La Iglesia nos pide hoy que les contemplemos. Que hagamos por conocerles, a estos hombres de Oriente que vivieron para buscar. Peregrinaron en busca de la verdad en vez de dedicarse a acumular posibilidades. Se atrevieron con el riesgo de la aventura, no por una fama o por un poder, sino por el gusto de la verdad, que querían descubrir y amar. Arriesgaron porque no se olvidaron que la vida es un don; no la dieron por descontada y remontaron su corriente hasta dar con su fuente. Los Reyes Magos son testigos de un tiempo en el que la vida no era para la diversión sino para la verdad. Tenían el corazón apostado más arriba, más cerca del cielo, y no tanto en el bazar de las emociones y los placeres. Querían buscar y no poseer; encontrar, conocer, y adorar al Autor de la vida.

A los magos los guió una estrella. Se confiaron a ella y la siguieron al mismo tiempo que descubrían cuánto el caminar juntos era lo que, de hecho, lo hacía posible mientras les sostenía en la fatiga del camino. Se apoyaron; ese fue el secreto: la comunidad.

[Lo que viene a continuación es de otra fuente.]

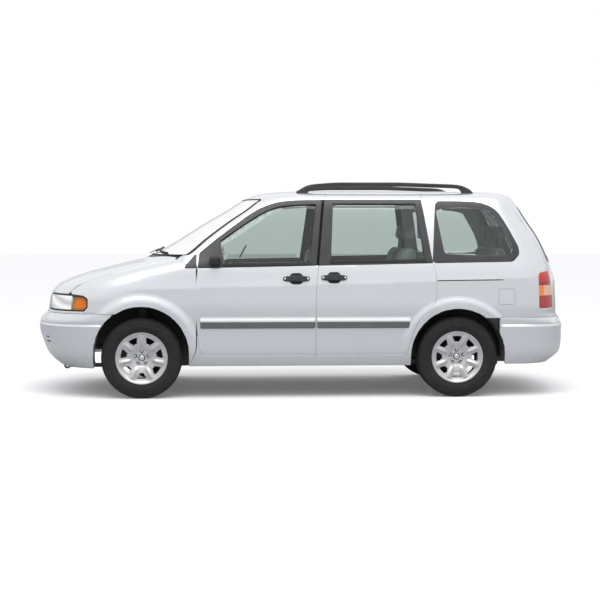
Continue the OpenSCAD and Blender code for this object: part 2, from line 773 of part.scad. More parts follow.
// A wheel: rim, dished face with windows, and hub, as one casting
rim_w = 190;
module wheel() {
    difference() {
        union() {
            rotate_extrude() polygon([[rim_r - 14, -rim_w / 2], [rim_r, -rim_w / 2], [rim_r, rim_w / 2],
                [rim_r - 14, rim_w / 2]]);
            rotate_extrude() polygon([[spindle_r + seat_gap, -40], [72, -40], [72, 10], [150, 52], [rim_r - 8, 64],
                [rim_r - 8, 86], [140, 74], [80, 48], [spindle_r + seat_gap, 48]]);
        }
        for (i = [0 : wheel_windows - 1]) {
            rotate([0, 0, 90 + i * 360 / wheel_windows]) translate([0, 0, -50]) linear_extrude(300)
                polygon([[118, -18], [124, 18], [186, 52], [194, 30], [194, -30], [186, -52]]);
        }
    }
}
module tyre() {
    rotate_extrude() polygon([[rim_r + seat_gap, -tyre_w / 2 + 14], [rim_r + 20, -tyre_w / 2 + 4],
        [(rim_r + tyre_r) / 2, -tyre_w / 2], [tyre_r - 26, -tyre_w / 2 + 5], [tyre_r - 8, -tyre_w / 2 + 16],
        [tyre_r, -tyre_w / 2 + 34], [tyre_r, tyre_w / 2 - 34], [tyre_r - 8, tyre_w / 2 - 16],
        [tyre_r - 26, tyre_w / 2 - 5], [(rim_r + tyre_r) / 2, tyre_w / 2], [rim_r + 20, tyre_w / 2 - 4],
        [rim_r + seat_gap, tyre_w / 2 - 14]]);
}
module front_left_wheel() {
    color(alloy) at_left_wheel(front_x) wheel();
}
module front_right_wheel() {
    color(alloy) mirrored(1) at_left_wheel(front_x) wheel();
}
module rear_left_wheel() {
    color(alloy) at_left_wheel(rear_x) wheel();
}
module rear_right_wheel() {
    color(alloy) mirrored(1) at_left_wheel(rear_x) wheel();
}
module front_left_tyre() {
    color(rubber) at_left_wheel(front_x) tyre();
}
module front_right_tyre() {
    color(rubber) mirrored(1) at_left_wheel(front_x) tyre();
}
module rear_left_tyre() {
    color(rubber) at_left_wheel(rear_x) tyre();
}
module rear_right_tyre() {
    color(rubber) mirrored(1) at_left_wheel(rear_x) tyre();
}

silencer_r = 70;
pipe_r = 26;
module exhaust() {
    color(steel) {
        translate([behind(500), 300, floor_under - seat_gap - silencer_r]) rotate([0, 90, 0]) cylinder(220, r = silencer_r);
        translate([behind(700), 300, sill_h - 40]) rotate([0, 90, 0]) cylinder(behind(930) - behind(700), r = pipe_r);
    }
}

translate([centre_shift, 0, 0]) {
    floor_pan();
    left_body_side();
    right_body_side();
    roof_panel();
    front_structure();
    front_fenders();
    front_bumper();
    rear_bumper();
    grille();
    headlights();
    tail_lights();
    windshield();
    quarter_windows();
    hood();
    tailgate();
    tailgate_window();
    front_left_door();
    front_right_door();
    front_left_window();
    front_right_window();
    left_sliding_door();
    right_sliding_door();
    sliding_door_windows();
    left_mirror();
    right_mirror();
    roof_rails();
    dashboard();
    front_seats();
    middle_seats();
    rear_bench();
    steering_wheel();
    engine();
    front_subframe();
    rear_axle();
    left_knuckle();
    right_knuckle();
    front_left_wheel();
    front_right_wheel();
    rear_left_wheel();
    rear_right_wheel();
    front_left_tyre();
    front_right_tyre();
    rear_left_tyre();
    rear_right_tyre();
    exhaust();
}
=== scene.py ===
# %% [markdown]
# # A family minivan, body panel by body panel
# The van's frame is already packed: each solid has its place, its mass and its joint. This lesson dresses that
# frame. Every body panel is cut flat, its edges are turned over, and it is then pressed onto the body's shape,
# which is how a press shop makes a door skin too. The working unit is the millimetre, from the middle of the
# wheelbase, and each finished piece is scaled to metres at the end.

# %% Load the frame
import math
import bmesh
import bpy
import numpy as np
from mathutils import Matrix, Vector


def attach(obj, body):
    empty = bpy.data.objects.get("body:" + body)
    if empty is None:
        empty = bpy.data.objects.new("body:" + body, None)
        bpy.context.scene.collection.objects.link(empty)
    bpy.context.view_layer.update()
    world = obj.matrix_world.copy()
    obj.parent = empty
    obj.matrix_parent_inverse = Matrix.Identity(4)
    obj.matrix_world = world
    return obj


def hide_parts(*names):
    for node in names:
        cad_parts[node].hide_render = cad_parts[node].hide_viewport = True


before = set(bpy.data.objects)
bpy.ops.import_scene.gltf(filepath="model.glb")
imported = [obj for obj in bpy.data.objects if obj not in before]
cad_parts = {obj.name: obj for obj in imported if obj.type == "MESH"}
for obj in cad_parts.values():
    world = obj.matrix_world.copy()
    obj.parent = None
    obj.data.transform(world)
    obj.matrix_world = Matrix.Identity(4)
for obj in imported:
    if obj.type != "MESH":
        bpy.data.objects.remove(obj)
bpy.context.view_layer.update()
scene = bpy.context.scene

# %% [markdown]
# The camera stands level with the door handles, twelve metres from the left-hand side, a little behind the nose.
# A long lens keeps the wheels round. It comes first, so that every later choice can be judged through it.

# %% Camera
camera_data = bpy.data.cameras.new("side view")
camera_data.lens = 81.27
camera_data.sensor_width = 36.0
camera = bpy.data.objects.new("side view", camera_data)
camera.location = (-0.6175, -12.3, 1.45)
camera.rotation_euler = (math.radians(86.904), 0.0, -math.radians(2.893))
scene.collection.objects.link(camera)
scene.camera = camera
print("camera lens", camera_data.lens, "mm")

# %% [markdown]
# A body surface is easiest to hold as a few curves: how wide the body is at each height, where the nose and the
# tail lie, and where the sides start to round towards them. The same numbers shape the solids in the frame, so
# the pressed panels land exactly on them.

# %% Sizes of the body
SHIFT = -37.5
FRONT, REAR = -1340.0, 1340.0


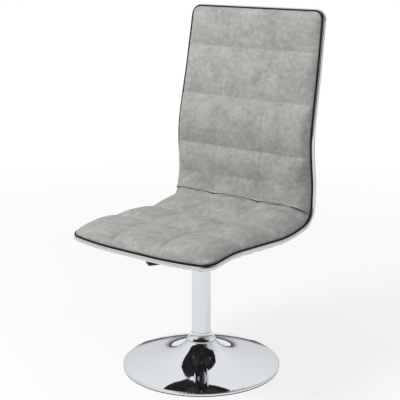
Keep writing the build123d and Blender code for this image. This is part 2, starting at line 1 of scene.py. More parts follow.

Solos no lo habrían conseguido porque en sus vuelos más elevados la libertad necesita sus apoyos. Ratzinger lo dijo así: la fe pide con-creyentes. Es decir, uno de los primeros trabajos de nuestra vida cristiana es buscar con humildad -y con petición a Dios- a personas que se atrevan a buscar lo mismo y lo quieran hacer con nosotros; necesitamos hacer el camino con alguien. Se trata de llegar hasta Dios para caer de rodillas, como hicieron los Reyes, porque Él es el origen y la garantía de nuestra vida. Sin poseerlo, porque no es una cosa que podamos domesticar. Adorarlo, porque Dios es aquello que cuando lo encontramos nos cambia la vida entera.